A spokesman for Senate Majority Leader Harry Reid acknowledged that some committee staffers are exempt, but said leadership staff will have to buy into the exchanges like other Capitol Hill employees.

But Sen. Chuck Grassley, R-Iowa, said he believes the current wording means that committee and leadership staff in Congress, as well as the president, vice president, the Cabinet and White House staff, will continue to access the Federal Employees Health Benefit Program, while all other congressional staffers will have to find their insurance policies on the exchange.

A Democratic aide said he thought it would be difficult enough under the new law to figure out how to navigate his insurance, but he wouldn't mind as much if everyone else had to do the same.

"It appears that some of my colleagues will not have to make these changes, which is annoying to say the least," he said.

"The president continues to say if you like the health care coverage you have, you can keep it, and it's simply not true," said Michael Steel, spokesman for House Minority Leader John Boehner. "This is just one example of the bad consequences of this law."

"Large parts of this bill were thrown together hastily and behind closed doors, I'm afraid this is not going to be the only surprise going forward," he said.

Grassley and Sen. Tom Coburn, R-Okla., are heading the charge to introduce legislation that would require all federal employees to have the same health care requirements and options. Both made efforts to close this loophole last year, but the Senate rejected Grassley's amendment in December.
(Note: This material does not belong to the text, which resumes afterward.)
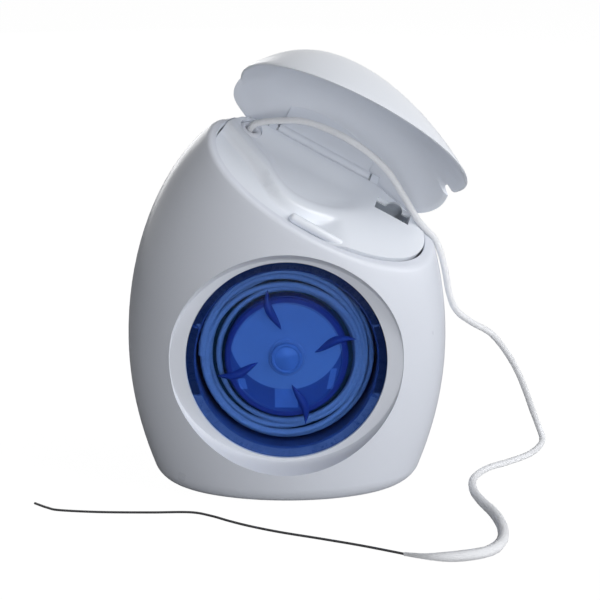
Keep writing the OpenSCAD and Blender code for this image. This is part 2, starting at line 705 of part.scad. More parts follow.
module tube(p, r, n, first) {
    polyhedron(tube_points(p, r, n, first), tube_faces(len(p), n), convexity = 10);
}

lay_gap = min([for (i = [0:lay_count], j = [i + turn_rings / 2:1:lay_count])
    norm(lay_inner[i] - lay_inner[j])]) - 2 * wound_r;
module floss_winding() {
    echo(winding_gap = lay_gap);
    color("aliceblue") in_spool() tube(lay_points, [for (p = lay_points) wound_r], 6, [0, 0, 1]);
}

// The floss from the spool up to the guide in the deck.
guide_low_z = guide_level - guide_neck - 0.2;
guide_low = from_rim([guide_at.x, guide_at.y, guide_low_z]);
feed_y = 2.2;
feed_clear = 0.22;
feed_axis_r = lay_r + wound_r + feed_clear + feed_r;
feed_far = norm([guide_low.x, guide_low.z - window_z]);
feed_angle = atan2(guide_low.z - window_z, guide_low.x) + acos(feed_axis_r / feed_far);
feed_low = [feed_axis_r * cos(feed_angle), feed_y, window_z + feed_axis_r * sin(feed_angle)];
module feed_strand() {
    d = guide_low - feed_low;
    color("azure") difference() {
        translate(feed_low) rotate([0, acos(d.z / norm(d)), atan2(d.y, d.x)])
            cylinder(h = norm(d) + 2, r = feed_r);
        in_rim() translate([-beyond / 2, -beyond / 2, guide_low_z]) cube(beyond);
    }
}

// The free floss: from the guide it arches over the deck, runs out over the right side of the
// rim and down to the ground, and curls forward there. The stiff threader carries on from it.
guide_top = from_rim([guide_at.x, guide_at.y, 0.4]);
strand_tip = [18.2, -37.7, 0.4];
strand_route = [guide_low, guide_top,
    [-4.3, 1.8, 61.6], [-1.8, 0.9, 62], [2.3, -0.6, 62.2], [6.4, -1.5, 61.1], [10.4, -2.2, 59.2],
    [14, -1.4, 56.6], [17, -0.6, 53.6], [19.4, 0, 49.8], [21.7, 0.2, 45.9], [23.3, 0.1, 43.9],
    [25, 0, 42], [26.1, -0.2, 39.4], [26.9, -0.2, 36.2], [27.6, 0, 32.6], [28.9, 0.6, 29.6],
    [31.7, 3, 27], [35.5, 6, 24.2], [38.6, 9.6, 20.1], [41.1, 13.1, 15.6], [43.2, 16.2, 10.8],
    [44.9, 18.6, 6.4], [46.1, 19.6, 3.4], [46.8, 18.6, 1.2], [45.7, 15, 0.7], [43, 10.2, 0.7],
    [39.2, 6.3, 0.7],
    [35, 2.6, 0.7], [32.2, -2.6, 0.7], [31.5, -8.8, 0.7], [32.4, -15, 0.75], [33.7, -21, 0.9],
    [34.3, -27, 0.9], [33.7, -33, 0.9], [31.2, -37.6, 0.9], [26.6, -39.8, 0.9], [22, -40, 0.85],
    strand_tip];
threader_route = [strand_tip, [16.1, -36.1, 0.25], [11.5, -33.6, 0.25], [5.4, -30.7, 0.25],
    [-1, -27.8, 0.25], [-5.8, -25.1, 0.25], [-9.1, -22.8, 0.25], [-12.4, -20.2, 0.25],
    [-15.8, -18.6, 0.25], [-22.3, -18.7, 0.25], [-30.5, -18.5, 0.25], [-37.2, -17.6, 0.25],
    [-39.4, -16.4, 0.25], [-41.8, -14.2, 0.25]];
strand_rings = 54;
threader_rings = 24;

// A smooth line through the points of a route, cut into n steps.
function bend(a, b, c, d, u) = 0.5 * (2 * b + (c - a) * u + (2 * a - 5 * b + 4 * c - d) * u * u
    + (3 * b - a - 3 * c + d) * u * u * u);
function route_at(p, v) = let (n = len(p) - 1, i = min(n - 1, floor(v)))
    bend(p[max(0, i - 1)], p[i], p[i + 1], p[min(n, i + 2)], v - i);
function smooth_route(p, n) = [for (k = [0:n]) route_at(p, k * (len(p) - 1) / n)];
function strand_size(u) = strand_r + (strand_end_r - strand_r) * ease(0.72, 0.86, u)
    - (strand_end_r - 1.5 * threader_r) * ease(0.94, 1, u);
module floss_strand() {
    n = strand_rings - 1;
    color("azure") tube(smooth_route(strand_route, n), [for (k = [0:n]) strand_size(k / n)], 8, [1, 0, 0]);
}
module floss_threader() {
    n = threader_rings - 1;
    color("dimgray") tube(smooth_route(threader_route, n), [for (k = [0:n]) threader_r], 8, [0, 0, 1]);
}

front_shell();
rear_shell();
deck();
hinge_pin();
lid();
cutter_blade();
floss_guide();
window_lens();
window_clamp();
spool_drum();
spool_flange();
spool_face();
drag_washer();
spindle();
spindle_cap();
floss_core();
floss_winding();
feed_strand();
floss_strand();
floss_threader();
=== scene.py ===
# %% [markdown]
# # A dental floss dispenser
# The object is an egg of glossy white plastic, cut off on a slant at the top. A domed lid swings
# on a hinge behind the cut, and a round blue window in the front shows the spool of floss.
# The floss comes up through an eyelet in the deck, runs over the edge and trails on the ground.
#
# The construction is made already, as solids at their real size. This lesson dresses it. Each
# piece that shows is modelled again as a fine mesh, in the same place, or keeps its solid and
# gets a finish. Lengths are in millimetres until a mesh is made, and metres from there on.

# %% Load the construction
import math
import random

import bmesh
import bpy
from mathutils import Matrix, Vector


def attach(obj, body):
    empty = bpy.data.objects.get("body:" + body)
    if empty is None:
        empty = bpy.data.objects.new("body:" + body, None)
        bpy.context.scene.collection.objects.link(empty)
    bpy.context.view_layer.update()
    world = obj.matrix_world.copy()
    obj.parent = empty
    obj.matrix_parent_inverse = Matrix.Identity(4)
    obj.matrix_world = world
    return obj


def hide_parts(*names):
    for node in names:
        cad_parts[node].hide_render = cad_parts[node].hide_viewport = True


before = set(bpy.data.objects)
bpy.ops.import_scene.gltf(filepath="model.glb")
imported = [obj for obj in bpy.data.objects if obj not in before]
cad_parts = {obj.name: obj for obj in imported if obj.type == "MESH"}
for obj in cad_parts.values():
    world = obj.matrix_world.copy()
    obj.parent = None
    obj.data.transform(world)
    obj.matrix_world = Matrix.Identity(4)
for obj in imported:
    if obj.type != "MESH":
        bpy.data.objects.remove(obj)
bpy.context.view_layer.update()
MM = 0.001
scene = bpy.context.scene
print("pieces in the construction:", len(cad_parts))

# %% [markdown]
# ## The camera
# The picture looks down on the object by 13 degrees from about 0.3 m, square to its front. A long
# lens keeps the egg from bulging. A camera could also be aimed with a constraint, but a plain
# place and a plain tilt are easier to check.

# %% The camera
camera_place = Vector((2.22, -292.31, 99.07)) * MM
camera_pitch = 13
camera = bpy.data.objects.new("camera", bpy.data.cameras.new("camera"))
camera.location = camera_place
camera.rotation_euler = (math.radians(90 - camera_pitch), 0, 0)
camera.data.lens = 105.97
camera.data.sensor_width = 36
camera.data.clip_start = 0.01
scene.collection.objects.link(camera)
scene.camera = camera
print("camera at", [round(v, 4) for v in camera.location])

# %% [markdown]
# ## The slanted rim
# The cut through the egg is a plane that falls to the right and to the front. Everything on top,
# the deck, the hinge, the cutter and the lid, is laid out on that plane, so it gets a frame of
# its own: x along the hinge, y to the rear and z square to the plane.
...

"If this amendment isn't passed, then President Obama will not live under the Obama health care reforms, and neither will the congressional staff who were most responsible for helping to write the overhaul," Grassley said in a statement to FoxNews.com on Wednesday. "That sends a message to the people at the grassroots that the health reforms are good enough for you, but not for us."

But a spokesman for Reid said Coburn's objection to the law was disingenuous, charging that Coburn himself had created the "two-tiered" status.

"In his rush to make political statements instead of policy achievements, Senator Coburn clearly wasn't paying attention to what he was doing," Jim Manley said.

"The amendment that created this committee and personal office distinction was authored by Senator Coburn. It's WORD for WORD what Coburn proposed in Committee.

"If he wonders why committee staff aren't in the exchange, perhaps he should ask himself," Manley said. "Senator Coburn's newest complaints on health reform are too little, too late."

But Coburn said Reid's spokesman has it all wrong.

"This special deal for unelected staff underscores everything the public detests about the arrogance of power in Washington," he said. "I tried to fix this inequity along with Senators Grassley, Burr and Vitter, but Majority Leader Reid obstructed our effort."